**Objective**
Of all the lines here, how many include the string "attach"? Answer with the number only.

**Dataset**
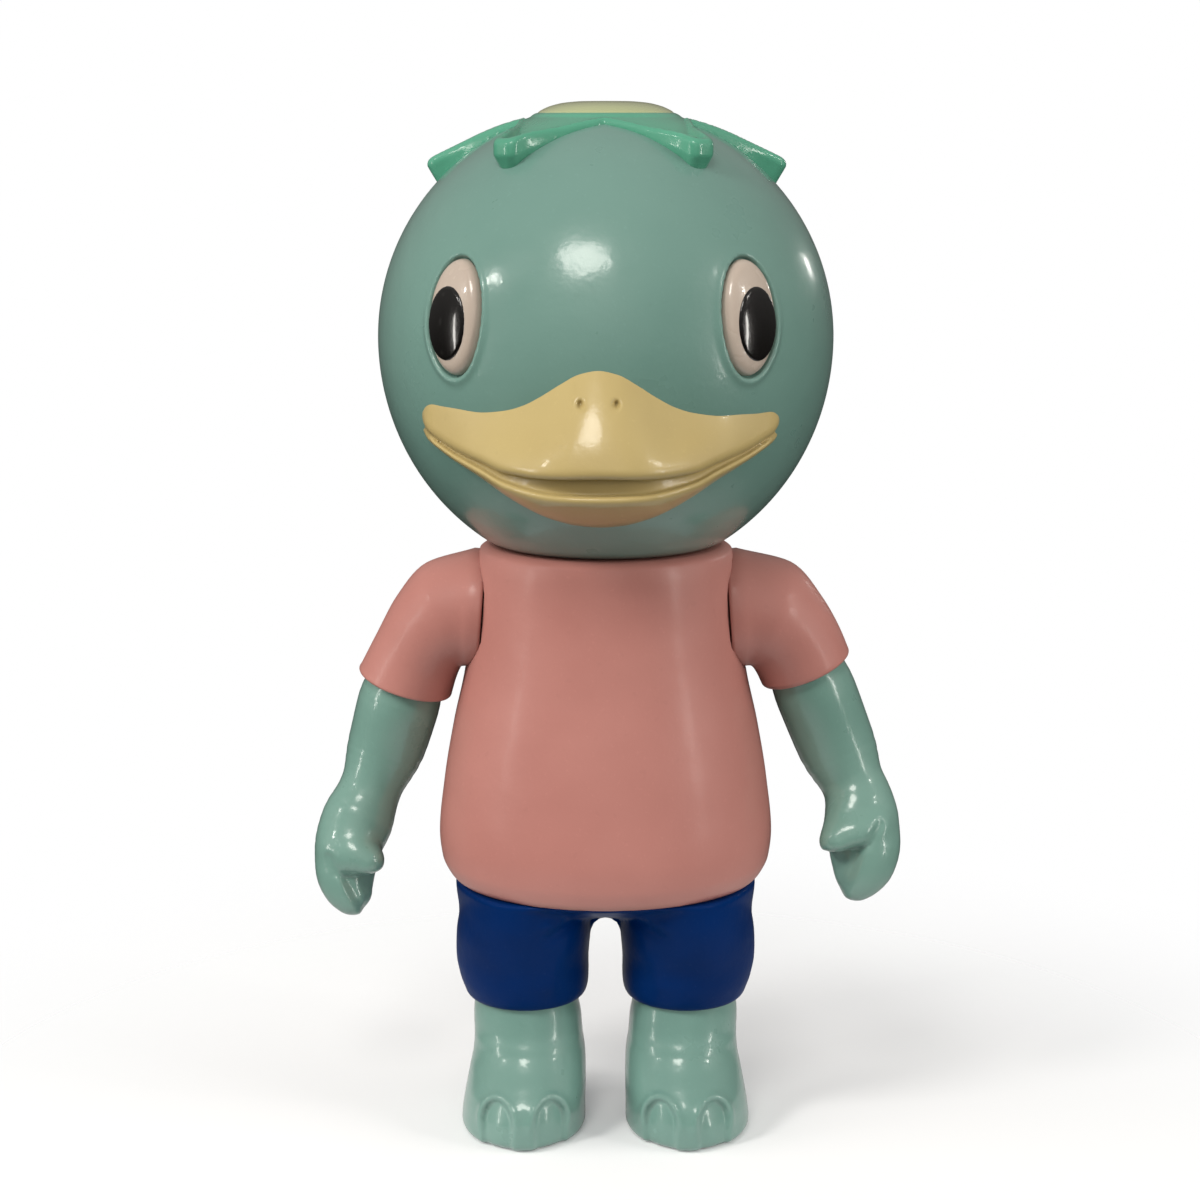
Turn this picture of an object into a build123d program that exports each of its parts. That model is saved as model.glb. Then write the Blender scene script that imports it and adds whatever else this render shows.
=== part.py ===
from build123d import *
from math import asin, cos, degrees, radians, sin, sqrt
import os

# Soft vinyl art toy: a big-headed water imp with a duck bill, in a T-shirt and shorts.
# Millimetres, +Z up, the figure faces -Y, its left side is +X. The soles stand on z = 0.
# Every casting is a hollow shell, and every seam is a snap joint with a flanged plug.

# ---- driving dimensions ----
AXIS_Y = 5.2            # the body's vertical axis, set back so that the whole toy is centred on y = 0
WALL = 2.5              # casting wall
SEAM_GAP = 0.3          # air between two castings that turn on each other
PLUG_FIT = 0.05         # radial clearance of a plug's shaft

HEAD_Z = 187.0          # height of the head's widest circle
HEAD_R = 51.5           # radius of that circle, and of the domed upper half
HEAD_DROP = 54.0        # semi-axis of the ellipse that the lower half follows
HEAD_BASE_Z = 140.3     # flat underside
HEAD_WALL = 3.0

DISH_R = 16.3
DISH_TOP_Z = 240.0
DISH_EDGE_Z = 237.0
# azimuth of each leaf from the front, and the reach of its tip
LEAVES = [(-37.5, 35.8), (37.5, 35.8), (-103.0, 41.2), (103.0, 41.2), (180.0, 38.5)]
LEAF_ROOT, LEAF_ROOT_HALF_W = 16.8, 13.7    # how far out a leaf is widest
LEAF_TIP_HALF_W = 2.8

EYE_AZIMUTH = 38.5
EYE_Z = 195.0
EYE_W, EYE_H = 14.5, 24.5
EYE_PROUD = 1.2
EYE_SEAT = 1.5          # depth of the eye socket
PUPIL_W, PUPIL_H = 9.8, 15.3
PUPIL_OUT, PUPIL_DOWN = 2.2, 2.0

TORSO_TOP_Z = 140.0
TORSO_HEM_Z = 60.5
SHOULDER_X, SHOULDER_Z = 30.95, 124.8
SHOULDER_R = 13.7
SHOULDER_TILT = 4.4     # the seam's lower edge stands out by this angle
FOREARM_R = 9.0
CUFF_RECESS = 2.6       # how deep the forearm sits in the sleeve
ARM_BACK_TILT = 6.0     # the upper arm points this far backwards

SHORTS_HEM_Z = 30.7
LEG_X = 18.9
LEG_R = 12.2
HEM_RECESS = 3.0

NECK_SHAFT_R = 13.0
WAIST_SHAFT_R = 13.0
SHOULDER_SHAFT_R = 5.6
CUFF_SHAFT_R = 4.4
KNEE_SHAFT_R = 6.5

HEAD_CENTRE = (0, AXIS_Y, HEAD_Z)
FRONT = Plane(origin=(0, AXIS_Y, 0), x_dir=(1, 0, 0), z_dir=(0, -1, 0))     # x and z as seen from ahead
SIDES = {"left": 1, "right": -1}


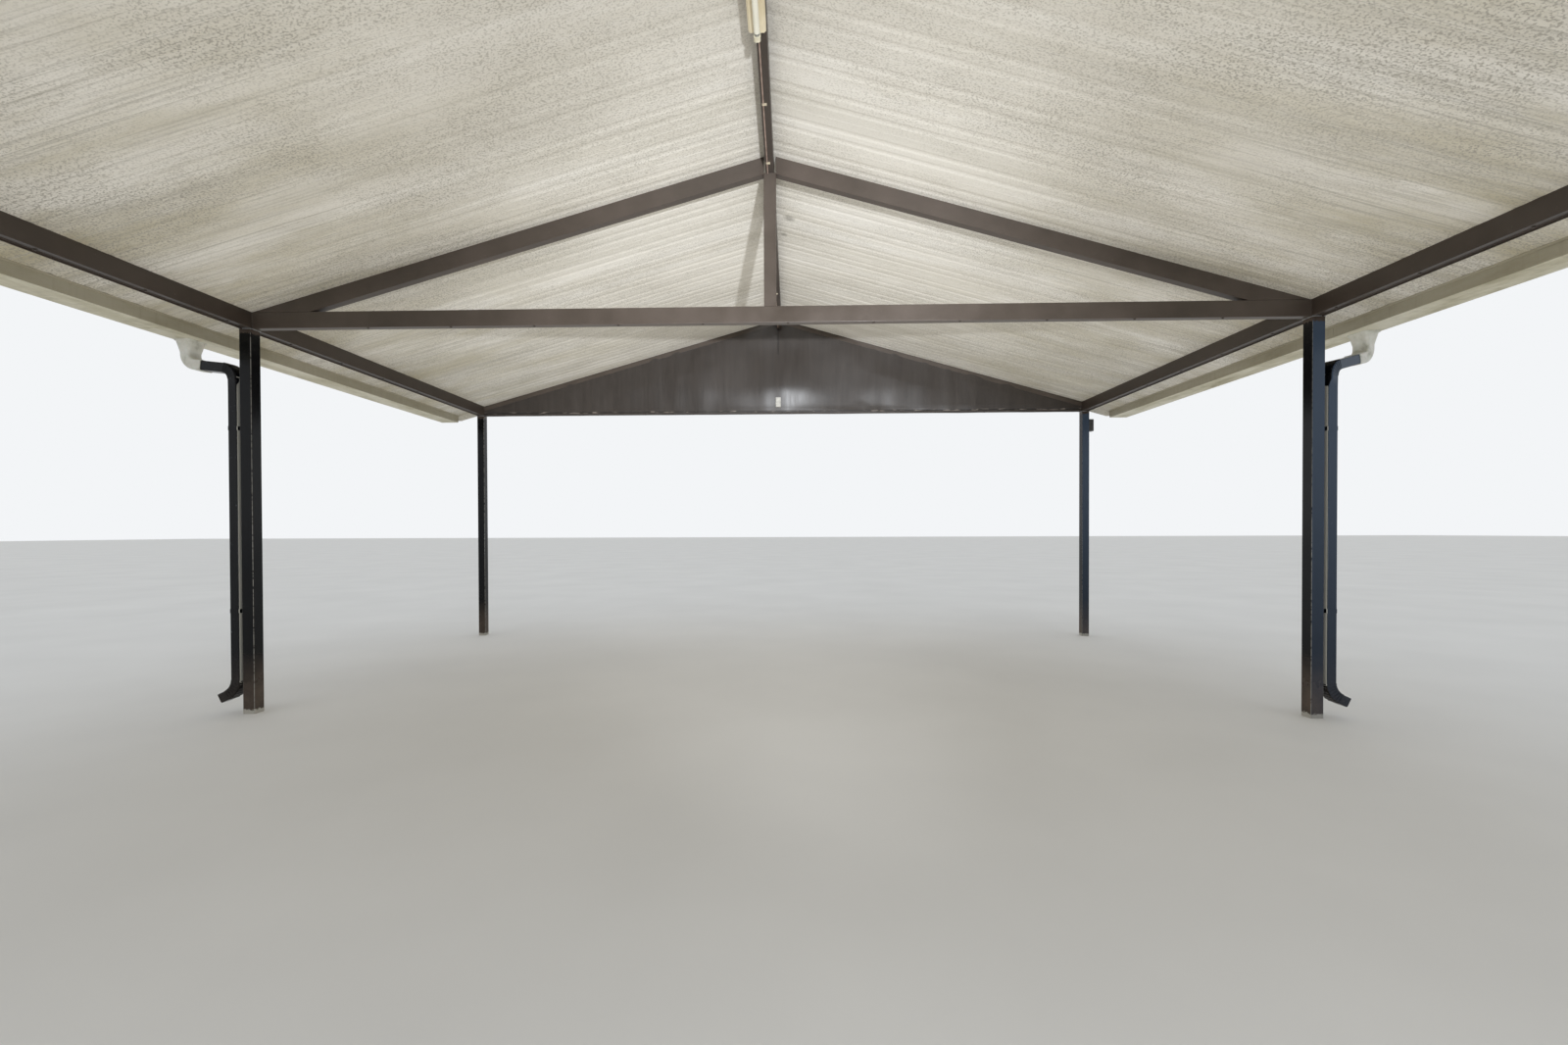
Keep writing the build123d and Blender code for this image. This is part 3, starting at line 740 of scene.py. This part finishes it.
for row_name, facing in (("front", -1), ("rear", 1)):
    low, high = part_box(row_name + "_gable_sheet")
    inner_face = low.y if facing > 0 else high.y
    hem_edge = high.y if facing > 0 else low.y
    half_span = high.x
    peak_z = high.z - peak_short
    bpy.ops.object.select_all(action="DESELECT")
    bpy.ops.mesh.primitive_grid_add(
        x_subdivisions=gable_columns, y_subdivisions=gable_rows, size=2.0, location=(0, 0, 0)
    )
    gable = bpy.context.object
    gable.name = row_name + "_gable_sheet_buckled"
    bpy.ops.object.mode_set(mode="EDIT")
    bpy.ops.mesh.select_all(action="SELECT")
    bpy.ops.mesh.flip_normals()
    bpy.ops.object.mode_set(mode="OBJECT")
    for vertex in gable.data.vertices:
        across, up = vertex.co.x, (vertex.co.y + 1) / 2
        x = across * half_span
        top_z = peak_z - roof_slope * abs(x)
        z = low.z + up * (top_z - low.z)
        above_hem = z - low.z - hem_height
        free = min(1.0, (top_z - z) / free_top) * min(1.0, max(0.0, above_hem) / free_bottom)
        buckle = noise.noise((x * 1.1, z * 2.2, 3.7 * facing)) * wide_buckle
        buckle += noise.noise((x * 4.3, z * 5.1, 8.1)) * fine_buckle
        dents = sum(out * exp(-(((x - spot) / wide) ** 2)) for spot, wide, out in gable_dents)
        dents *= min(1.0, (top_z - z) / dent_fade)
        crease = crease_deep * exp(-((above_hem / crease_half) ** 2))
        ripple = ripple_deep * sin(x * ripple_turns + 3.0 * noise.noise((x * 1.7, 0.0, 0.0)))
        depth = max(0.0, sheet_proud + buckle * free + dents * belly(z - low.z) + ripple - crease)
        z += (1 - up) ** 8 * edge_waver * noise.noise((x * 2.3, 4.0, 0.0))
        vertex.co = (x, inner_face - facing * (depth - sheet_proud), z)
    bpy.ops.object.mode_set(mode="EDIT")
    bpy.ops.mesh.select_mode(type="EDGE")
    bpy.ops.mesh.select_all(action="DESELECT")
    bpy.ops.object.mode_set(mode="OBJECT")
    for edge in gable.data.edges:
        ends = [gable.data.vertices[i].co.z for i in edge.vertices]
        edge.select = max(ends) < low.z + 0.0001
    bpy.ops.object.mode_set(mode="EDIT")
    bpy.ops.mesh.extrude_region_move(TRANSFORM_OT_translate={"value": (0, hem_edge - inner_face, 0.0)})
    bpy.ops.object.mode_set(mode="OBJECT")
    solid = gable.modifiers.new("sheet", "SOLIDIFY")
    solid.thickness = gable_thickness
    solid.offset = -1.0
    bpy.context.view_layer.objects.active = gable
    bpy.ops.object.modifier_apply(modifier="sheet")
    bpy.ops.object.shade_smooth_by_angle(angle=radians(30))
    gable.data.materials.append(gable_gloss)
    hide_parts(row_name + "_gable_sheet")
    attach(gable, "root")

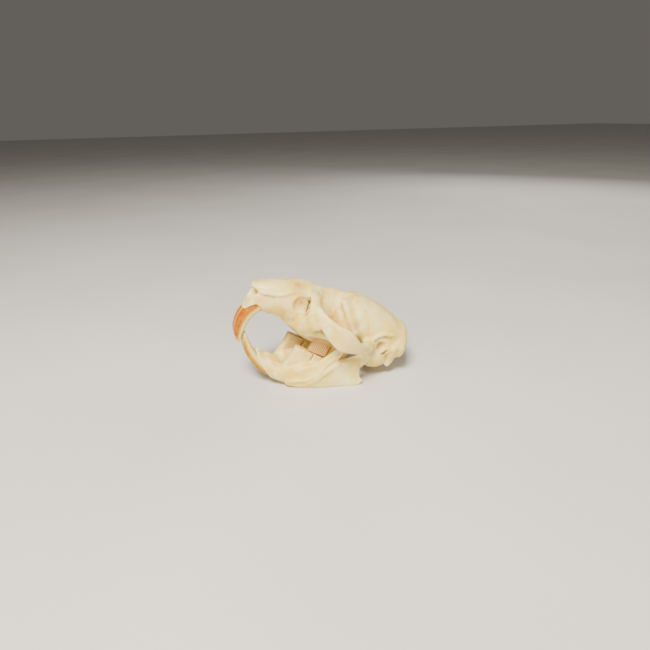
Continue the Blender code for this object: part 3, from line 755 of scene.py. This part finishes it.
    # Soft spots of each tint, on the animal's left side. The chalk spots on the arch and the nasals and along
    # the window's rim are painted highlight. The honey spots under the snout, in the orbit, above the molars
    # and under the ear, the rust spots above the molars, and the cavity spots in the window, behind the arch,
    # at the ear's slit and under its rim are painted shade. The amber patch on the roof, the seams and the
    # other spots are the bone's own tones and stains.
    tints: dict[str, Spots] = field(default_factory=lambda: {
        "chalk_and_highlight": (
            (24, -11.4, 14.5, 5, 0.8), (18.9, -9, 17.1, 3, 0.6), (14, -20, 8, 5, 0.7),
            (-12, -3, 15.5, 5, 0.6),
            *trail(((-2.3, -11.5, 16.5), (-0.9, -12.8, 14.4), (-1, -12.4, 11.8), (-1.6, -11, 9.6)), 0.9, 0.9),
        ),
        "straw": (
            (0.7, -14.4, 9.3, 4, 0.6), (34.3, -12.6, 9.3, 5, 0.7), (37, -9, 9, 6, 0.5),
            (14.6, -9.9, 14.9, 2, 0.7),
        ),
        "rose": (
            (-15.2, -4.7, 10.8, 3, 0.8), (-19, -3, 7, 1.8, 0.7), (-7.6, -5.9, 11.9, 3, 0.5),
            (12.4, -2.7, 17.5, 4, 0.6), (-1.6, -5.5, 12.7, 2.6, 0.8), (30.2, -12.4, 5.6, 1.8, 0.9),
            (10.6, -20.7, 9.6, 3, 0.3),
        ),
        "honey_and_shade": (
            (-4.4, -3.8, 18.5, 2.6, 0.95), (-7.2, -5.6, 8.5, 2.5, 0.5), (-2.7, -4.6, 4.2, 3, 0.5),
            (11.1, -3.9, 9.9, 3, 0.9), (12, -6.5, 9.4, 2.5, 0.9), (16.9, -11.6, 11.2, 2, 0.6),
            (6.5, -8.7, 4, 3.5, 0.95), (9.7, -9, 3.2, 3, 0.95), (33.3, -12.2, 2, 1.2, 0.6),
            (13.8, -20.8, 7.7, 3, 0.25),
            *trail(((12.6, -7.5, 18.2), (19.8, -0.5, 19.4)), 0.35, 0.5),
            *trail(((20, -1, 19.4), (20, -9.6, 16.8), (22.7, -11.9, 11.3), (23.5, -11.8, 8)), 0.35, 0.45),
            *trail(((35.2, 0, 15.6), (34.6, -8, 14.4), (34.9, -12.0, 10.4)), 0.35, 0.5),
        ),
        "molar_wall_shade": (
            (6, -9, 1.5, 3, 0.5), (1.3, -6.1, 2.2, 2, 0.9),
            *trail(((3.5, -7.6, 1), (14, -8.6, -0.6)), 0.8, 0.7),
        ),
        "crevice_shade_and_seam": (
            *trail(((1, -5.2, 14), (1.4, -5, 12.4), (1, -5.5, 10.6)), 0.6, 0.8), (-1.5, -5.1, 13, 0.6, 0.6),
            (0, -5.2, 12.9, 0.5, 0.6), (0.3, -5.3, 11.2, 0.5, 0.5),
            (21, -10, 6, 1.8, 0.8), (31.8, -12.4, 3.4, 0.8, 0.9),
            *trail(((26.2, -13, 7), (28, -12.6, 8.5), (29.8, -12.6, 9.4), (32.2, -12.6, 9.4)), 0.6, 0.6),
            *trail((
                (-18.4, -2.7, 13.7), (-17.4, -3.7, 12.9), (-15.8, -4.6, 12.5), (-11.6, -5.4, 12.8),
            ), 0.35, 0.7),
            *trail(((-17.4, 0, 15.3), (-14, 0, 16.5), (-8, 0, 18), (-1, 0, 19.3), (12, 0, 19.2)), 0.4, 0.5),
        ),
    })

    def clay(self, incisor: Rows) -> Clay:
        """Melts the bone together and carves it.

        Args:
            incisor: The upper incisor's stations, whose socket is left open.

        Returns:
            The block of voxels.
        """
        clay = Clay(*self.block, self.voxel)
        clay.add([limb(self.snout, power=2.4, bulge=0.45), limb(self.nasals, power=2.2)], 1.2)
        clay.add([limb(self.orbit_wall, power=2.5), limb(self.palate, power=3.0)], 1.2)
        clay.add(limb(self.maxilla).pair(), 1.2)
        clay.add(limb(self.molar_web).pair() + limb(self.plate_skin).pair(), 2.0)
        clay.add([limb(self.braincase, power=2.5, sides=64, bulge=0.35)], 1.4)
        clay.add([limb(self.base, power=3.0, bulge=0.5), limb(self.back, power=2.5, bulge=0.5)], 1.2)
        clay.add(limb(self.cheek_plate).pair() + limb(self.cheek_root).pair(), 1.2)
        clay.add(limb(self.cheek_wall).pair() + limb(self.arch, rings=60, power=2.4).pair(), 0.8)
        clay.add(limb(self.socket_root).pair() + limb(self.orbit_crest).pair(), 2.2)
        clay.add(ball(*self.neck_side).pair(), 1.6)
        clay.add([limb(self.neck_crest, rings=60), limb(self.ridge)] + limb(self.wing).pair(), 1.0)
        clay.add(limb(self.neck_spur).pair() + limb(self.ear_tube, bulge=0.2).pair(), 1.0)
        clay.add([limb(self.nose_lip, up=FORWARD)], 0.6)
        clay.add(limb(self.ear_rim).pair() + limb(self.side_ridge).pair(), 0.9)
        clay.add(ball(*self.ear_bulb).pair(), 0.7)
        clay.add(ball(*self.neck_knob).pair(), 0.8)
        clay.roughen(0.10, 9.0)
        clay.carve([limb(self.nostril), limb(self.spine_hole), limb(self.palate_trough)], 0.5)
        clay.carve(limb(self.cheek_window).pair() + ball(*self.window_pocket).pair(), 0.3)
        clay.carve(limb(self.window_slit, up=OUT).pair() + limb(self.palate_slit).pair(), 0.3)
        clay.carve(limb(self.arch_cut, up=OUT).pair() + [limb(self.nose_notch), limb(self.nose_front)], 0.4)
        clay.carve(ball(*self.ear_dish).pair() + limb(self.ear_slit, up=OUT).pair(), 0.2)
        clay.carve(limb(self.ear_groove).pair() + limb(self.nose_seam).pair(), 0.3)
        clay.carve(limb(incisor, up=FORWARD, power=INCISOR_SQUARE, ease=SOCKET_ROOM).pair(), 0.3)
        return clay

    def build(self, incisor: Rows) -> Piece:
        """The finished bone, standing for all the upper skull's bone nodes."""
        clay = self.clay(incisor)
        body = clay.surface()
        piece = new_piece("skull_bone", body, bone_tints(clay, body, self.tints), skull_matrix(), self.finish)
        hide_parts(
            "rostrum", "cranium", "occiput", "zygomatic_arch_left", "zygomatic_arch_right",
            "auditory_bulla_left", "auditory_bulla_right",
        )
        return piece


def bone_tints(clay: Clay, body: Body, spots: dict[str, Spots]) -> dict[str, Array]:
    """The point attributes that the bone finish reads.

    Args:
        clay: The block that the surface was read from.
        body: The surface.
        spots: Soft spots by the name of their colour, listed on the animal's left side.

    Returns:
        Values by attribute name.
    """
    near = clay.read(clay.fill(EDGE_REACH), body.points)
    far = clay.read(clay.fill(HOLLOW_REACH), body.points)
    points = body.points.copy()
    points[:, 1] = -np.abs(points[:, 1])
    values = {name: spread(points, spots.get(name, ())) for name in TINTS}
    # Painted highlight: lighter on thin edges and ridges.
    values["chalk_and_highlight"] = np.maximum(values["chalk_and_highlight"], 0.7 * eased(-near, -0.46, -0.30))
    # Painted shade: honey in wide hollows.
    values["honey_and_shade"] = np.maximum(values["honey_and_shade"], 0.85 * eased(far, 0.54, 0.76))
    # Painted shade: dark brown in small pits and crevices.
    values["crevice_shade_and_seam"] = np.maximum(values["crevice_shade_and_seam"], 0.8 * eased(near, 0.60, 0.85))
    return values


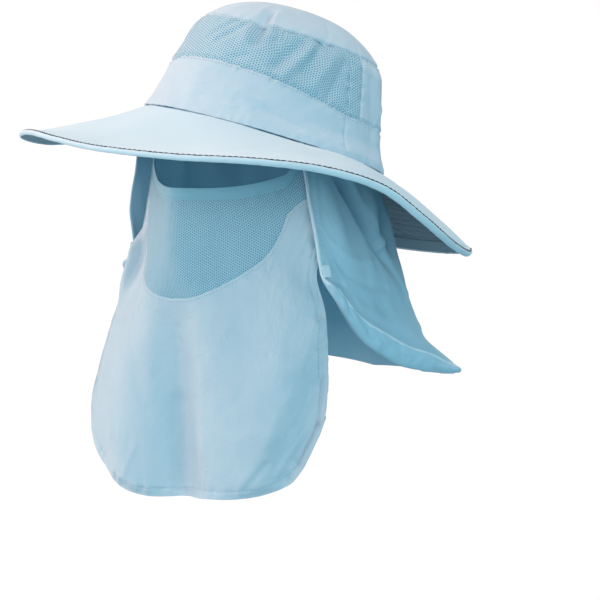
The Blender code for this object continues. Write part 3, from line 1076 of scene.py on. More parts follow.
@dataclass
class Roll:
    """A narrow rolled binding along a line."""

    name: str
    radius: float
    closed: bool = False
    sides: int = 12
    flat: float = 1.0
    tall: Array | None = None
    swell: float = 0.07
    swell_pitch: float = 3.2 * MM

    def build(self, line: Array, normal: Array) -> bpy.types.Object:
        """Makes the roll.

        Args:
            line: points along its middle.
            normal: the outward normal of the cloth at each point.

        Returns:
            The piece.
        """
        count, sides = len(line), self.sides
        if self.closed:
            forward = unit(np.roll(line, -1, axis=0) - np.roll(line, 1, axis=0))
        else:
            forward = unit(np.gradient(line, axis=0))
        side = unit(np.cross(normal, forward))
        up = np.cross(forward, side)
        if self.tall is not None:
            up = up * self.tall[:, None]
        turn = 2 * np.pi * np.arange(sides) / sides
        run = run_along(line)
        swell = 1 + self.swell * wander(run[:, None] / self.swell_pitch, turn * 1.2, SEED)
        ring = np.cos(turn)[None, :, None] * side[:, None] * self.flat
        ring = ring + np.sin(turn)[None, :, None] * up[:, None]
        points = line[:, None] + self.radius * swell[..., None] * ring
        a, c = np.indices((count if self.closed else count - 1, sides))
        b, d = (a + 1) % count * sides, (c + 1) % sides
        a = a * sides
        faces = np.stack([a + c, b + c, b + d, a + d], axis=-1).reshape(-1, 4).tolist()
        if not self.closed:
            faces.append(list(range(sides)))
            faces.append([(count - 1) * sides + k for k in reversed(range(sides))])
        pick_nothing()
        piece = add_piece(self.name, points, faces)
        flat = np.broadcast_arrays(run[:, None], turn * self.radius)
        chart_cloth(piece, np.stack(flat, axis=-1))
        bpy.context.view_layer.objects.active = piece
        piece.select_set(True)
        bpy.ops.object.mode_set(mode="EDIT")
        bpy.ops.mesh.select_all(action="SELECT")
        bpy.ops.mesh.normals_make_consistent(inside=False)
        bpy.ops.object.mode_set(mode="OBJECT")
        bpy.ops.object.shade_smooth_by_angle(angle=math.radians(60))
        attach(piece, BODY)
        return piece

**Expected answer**
2